Opening Science to Spiritual Realities's Brian Patterson speaks with Dr. Charles Tart about the burgeoning field of parapsychology, the study of psychological phenomena that are inexplicable by science. Dr. Tart, known for his work in parapsychology and an expert on altered states of consciousness, talks about the difference between religion and spirituality, the influence technology has had on spirituality, and tips on becoming a parapsychologist. Do you have a succinct definition of the difference between religion and spirituality?

Dr. Charles Tart: I can tell you the distinction I make: spirituality is referring to experiential things that happen to people that give them the feeling that there's something much bigger than ordinary, material life. Those kind of spiritual experiences are usually what start religion. But spiritual experiences happen to a live, individual person and then, of course, that person tries to explain them to other people. So you immediately get into the problem of words not adequately conveying them, and then pretty soon they get mixed in with the social system, and you have committees meeting to decide what the founder of the religion really said and what's doctrinally correct and what's not. So by the time I'm using the word religion, I'm talking about highly organized social movements with belief systems and commitments to them. Do you feel that there is a difference between spirituality and paranormal events, things such as telepathy and the ability to see into the future?
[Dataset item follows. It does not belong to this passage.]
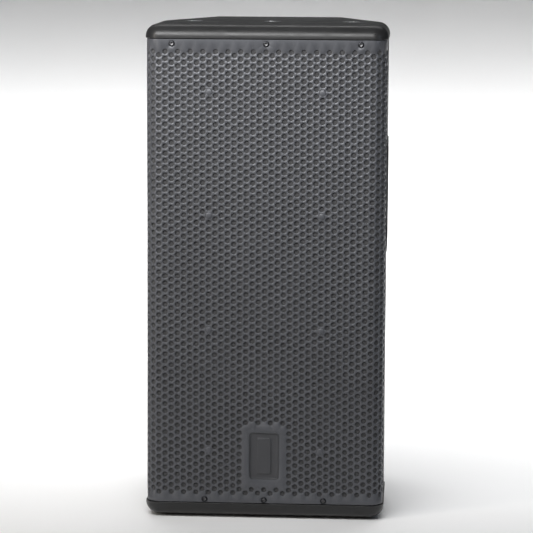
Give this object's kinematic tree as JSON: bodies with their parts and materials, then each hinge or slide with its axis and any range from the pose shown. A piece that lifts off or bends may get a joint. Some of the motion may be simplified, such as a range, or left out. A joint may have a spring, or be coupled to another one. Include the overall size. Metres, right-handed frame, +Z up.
{
  "type": "pa speaker cabinet",
  "caption": "Tall two-way powered loudspeaker cabinet with a perforated steel front, rounded end caps, side handles, fly points, a pole socket and a rear amplifier panel.",
  "frame": {"origin": "middle of the footprint on the floor, under the feet", "axes": "+Z up along the height, -Y out of the grille, +X to the right seen from the front"},
  "size_m": [0.334, 0.35, 0.689],
  "materials": {
    "shell_plastic": "fine leather-grain moulded plastic, black",
    "cap_plastic": "satin moulded plastic, black, with a faint sheen",
    "grille_paint": "fine satin powder coat, dark grey",
    "badge_paint": "satin paint, dark grey",
    "baffle_board": "birch plywood painted matt black",
    "black_steel": "black oxide steel with a worn recess",
    "foam": "open-cell acoustic foam, charcoal",
    "rubber": "matt black rubber",
    "socket_plastic": "glass-filled nylon, matt black",
    "zinc_steel": "zinc-plated steel",
    "wadding": "polyester wadding, off-white",
    "basket_paint": "black powder coat on pressed steel",
    "cone_paper": "pressed paper pulp, black",
    "surround_cloth": "doped cloth, dark grey",
    "spider_cloth": "resin-treated cloth, amber",
    "copper": "enamelled copper wire",
    "ferrite": "dark ferrite, matt",
    "horn_plastic": "smooth satin moulded plastic, black",
    "titanium": "thin pressed titanium foil",
    "panel_paint": "fine-textured black powder coat",
    "heatsink_alloy": "black anodised extrusion",
    "board_laminate": "green glass-epoxy laminate",
    "capacitor_sleeve": "shrink sleeve, dark blue",
    "connector_plastic": "black connector plastic",
    "knob_plastic": "soft-touch black plastic",
    "button_plastic": "grey plastic",
    "light_lens": "tinted lens",
    "wire_sleeve": "black wire insulation"
  },
  "bodies": {
    "cabinet": {"cabinet_shell": "shell_plastic", "front_baffle": "baffle_board", "baffle_gasket": "rubber", "baffle_screws": "black_steel", "top_cap": "cap_plastic", "bottom_cap": "cap_plastic", "cap_screws": "black_steel", "grille": "grille_paint", "grille_foam": "foam", "grille_screws": "black_steel", "foam_rivets": "grille_paint", "badge_plate": "badge_paint", "rubber_feet": "rubber", "underside_screws": "black_steel", "handle_left": "socket_plastic", "handle_right": "socket_plastic", "handle_screws": "black_steel", "pole_socket": "socket_plastic", "fly_points": "zinc_steel", "rigging_plate": "zinc_steel", "damping_pads": "wadding", "woofer_frame": "basket_paint", "woofer_gasket": "rubber", "woofer_surround": "surround_cloth", "woofer_spider": "spider_cloth", "woofer_top_plate": "zinc_steel", "woofer_magnet": "ferrite", "woofer_back_plate": "zinc_steel", "woofer_terminals": "connector_plastic", "woofer_screws": "black_steel", "horn": "horn_plastic", "horn_screws": "black_steel", "driver_body": "ferrite", "driver_phase_plug": "horn_plastic", "driver_cover": "horn_plastic", "port_tubes": "horn_plastic", "amp_panel": "panel_paint", "amp_screws": "black_steel", "heatsink": "heatsink_alloy", "circuit_board": "board_laminate", "transformer": "copper", "capacitors": "capacitor_sleeve", "input_jacks": "connector_plastic", "link_output": "connector_plastic", "level_controls": "zinc_steel", "mode_switch": "connector_plastic", "power_switch": "connector_plastic", "mains_inlet": "connector_plastic", "indicator_lights": "light_lens", "speaker_leads": "wire_sleeve"},
    "woofer_diaphragm": {"woofer_cone": "cone_paper", "woofer_dust_cap": "cone_paper", "woofer_voice_coil": "copper"},
    "driver_diaphragm": {"driver_diaphragm": "titanium"},
    "level_knob_left": {"level_knob_left": "knob_plastic"},
    "level_knob_right": {"level_knob_right": "knob_plastic"},
    "mode_button": {"mode_button": "button_plastic"},
    "power_rocker": {"power_rocker": "connector_plastic"},
    "latch_left": {"latch_left": "button_plastic"},
    "latch_right": {"latch_right": "button_plastic"}
  },
  "joints": [
    {"name": "woofer_travel", "type": "slide", "parent": "cabinet", "child": "woofer_diaphragm", "axis": [0, -1, 0], "range_m": [-0.006, 0.006], "stiffness_N_per_m": 5000},
    {"name": "driver_travel", "type": "slide", "parent": "cabinet", "child": "driver_diaphragm", "axis": [0, -1, 0], "range_m": [-0.0003, 0.0003], "stiffness_N_per_m": 1500},
    {"name": "left_level_turn", "type": "hinge", "parent": "cabinet", "child": "level_knob_left", "pos_m": [-0.036, 0.1495, 0.357], "axis": [0, 1, 0], "range_deg": [-150, 150]},
    {"name": "right_level_turn", "type": "hinge", "parent": "cabinet", "child": "level_knob_right", "pos_m": [0.036, 0.1495, 0.357], "axis": [0, 1, 0], "range_deg": [-150, 150]},
    {"name": "mode_press", "type": "slide", "parent": "cabinet", "child": "mode_button", "axis": [0, -1, 0], "range_m": [0, 0.002], "stiffness_N_per_m": 400},
    {"name": "power_rock", "type": "hinge", "parent": "cabinet", "child": "power_rocker", "pos_m": [0.036, 0.1495, 0.224], "axis": [1, 0, 0], "range_deg": [-18, 0]},
    {"name": "left_latch_press", "type": "slide", "parent": "cabinet", "child": "latch_left", "axis": [0, -1, 0], "range_m": [0, 0.0015], "stiffness_N_per_m": 400},
    {"name": "right_latch_press", "type": "slide", "parent": "cabinet", "child": "latch_right", "axis": [0, -1, 0], "range_m": [0, 0.0015], "stiffness_N_per_m": 400}
  ]
}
Tart: Yes. I use the terms separately. When we're talking about paranormality, we're talking about information getting from one place to another or influence getting from one place to another, as in psychokinesis, when given our current view of the world or reasonable extensions of them, it shouldn't happen. Whether that has any spiritual significance or not varies a great deal. To me, the fact that we have scientific evidence for these paranormal events that show the mind can do things the brain can't do begins to lay a groundwork for saying, "I'm being very scientific." But within that, there's good reason to be open to ideas about spiritual realities and then, of course, going on to find out what might be the spiritual realities versus the superstitions in life. Have you personally ever had a paranormal experience?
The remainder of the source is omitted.